A new study finds vegan burgers are better for your heart health than red meat.
Researchers at Stanford Medicine have found that a diet that includes approximately two servings of plant-based meat “lowers some cardiovascular risk factors.” This is compared to a diet that includes the same amount of red meat.
The study was funded by plant-based meat producer Beyond Meat. The findings were published in the American Journal of Clinical Nutrition.
Christopher Gardner, Ph.D., professor of medicine at the Stanford Prevention Research Center, and senior author of the paper said plant-based meats seem like a healthier option than animal meat, though did caution against overconsumption.

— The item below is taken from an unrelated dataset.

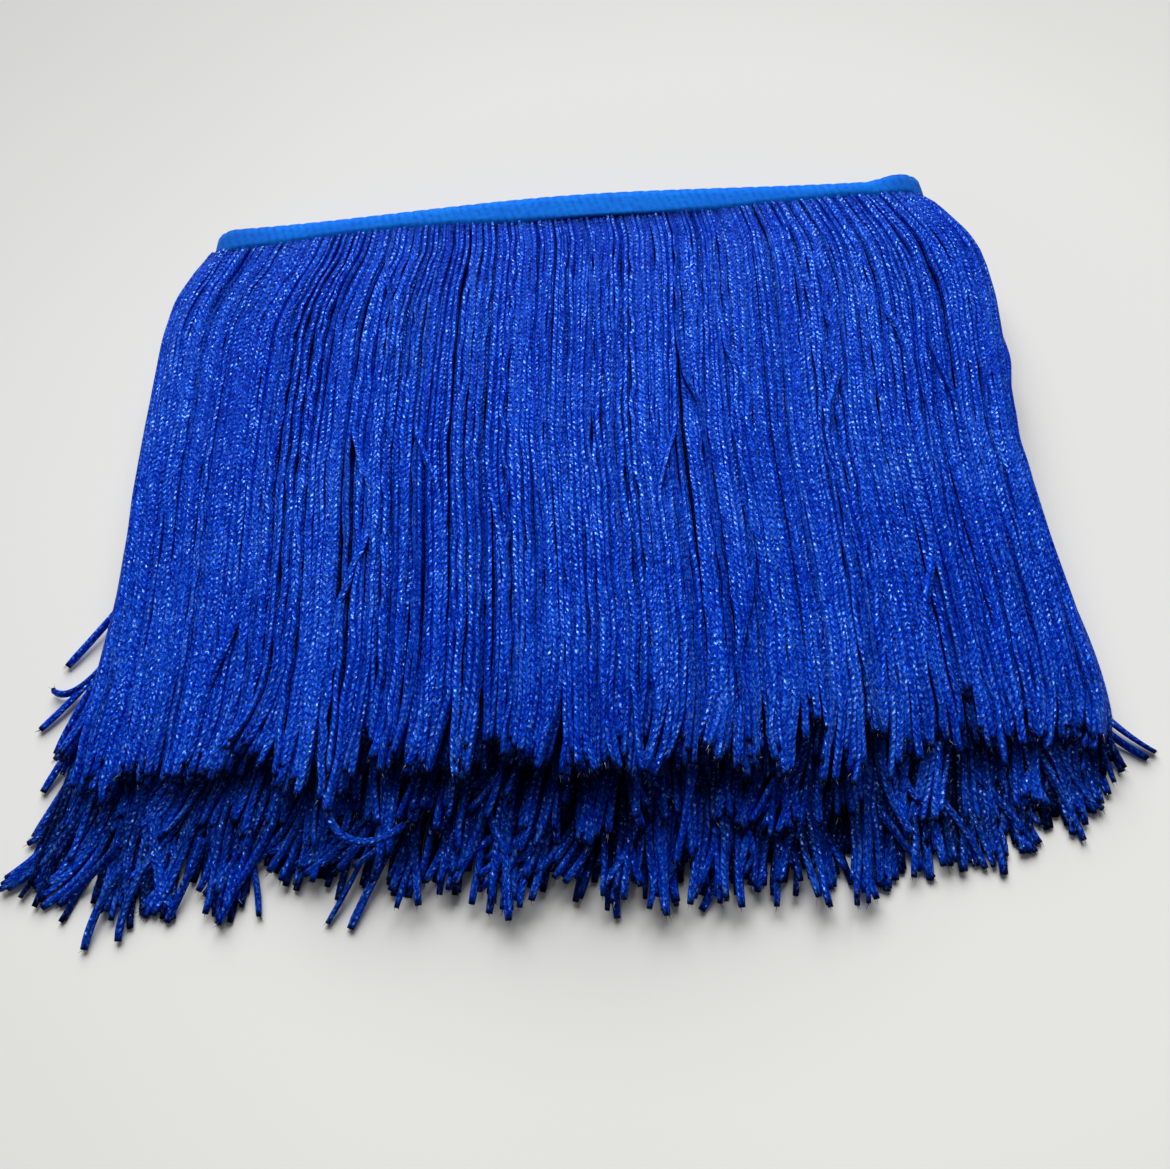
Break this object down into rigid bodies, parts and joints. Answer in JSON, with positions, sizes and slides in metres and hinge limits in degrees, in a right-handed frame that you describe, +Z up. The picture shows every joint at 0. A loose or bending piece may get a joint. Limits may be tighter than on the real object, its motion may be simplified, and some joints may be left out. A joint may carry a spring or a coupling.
{
  "type": "chainette fringe trim",
  "caption": "Long looped-strand fringe on a narrow woven heading, wound flat into a pack whose strands fall one way, pile up in tiers and splay at their cut ends.",
  "frame": {"origin": "middle of the heading's underside, on the surface that the pack lies on", "axes": "+X along the heading, +Y away from the strands, +Z up"},
  "size_m": [0.3516, 0.2765, 0.0346],
  "materials": {
    "heading": "woven, satin",
    "strands": "looped, metallic sparkle"
  },
  "bodies": {
    "root": {"heading_tape": "heading", "outer_fringe_upper": "strands", "middle_fringe_upper": "strands", "inner_fringe_upper": "strands", "inner_fringe_lower": "strands", "middle_fringe_lower": "strands", "outer_fringe_lower": "strands"}
  },
  "joints": []
}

“Many of the new meat alternatives, such as Beyond Meat, have relatively high levels of saturated fat and added sodium and are considered highly processed foods,” he said in a statement. “All of these factors have been shown to contribute to cardiovascular disease risk.”
This was the basis for the study, Gardner said. “The question is, if you’re adding sodium and coconut oil, which is high in saturated fat, and using processed ingredients, is the [plant-based] product still actually healthy?”
To discover which protein was healthier, researchers studied the impact of the two proteins on a group of 36 people. Eighteen were given two daily servings of plant-based meat for eight weeks. The other half were given animal meat.
At the end of eight weeks, the two groups switched. Those that had previously eaten the plant-based meat were given animal meat for eight more weeks and vice-versa.
Then, researchers measured the levels of trimethylamine N-oxide (TMAO) in their bodies. TMAO is a molecule that may be linked to an increased risk of cardiovascular disease.
They discovered those who ate the red meat diet during the first eight-week period had higher levels of TMAO. Those who consumed the plant-based meat first had lower levels. When the two groups switched diets, those who went from animal meat to plant-based meat saw a decrease in TMAO levels. But those who transitioned from plant-based meat to red meat did not have an increase in TMAO levels.
“It was pretty shocking,” Gardner, a vegetarian, said. “[F]or the participants who had the plant-based diet first, during which they ate no meat, we basically made them vegetarians, and in so doing, may have inadvertently blunted their ability to make TMAO.”
Researchers also found that—regardless of which diet was consumed first—levels of LDL cholesterol decreased when people consumed the plant-based meat. Participants also lost an average of two pounds when they were on the plant-based meat diet.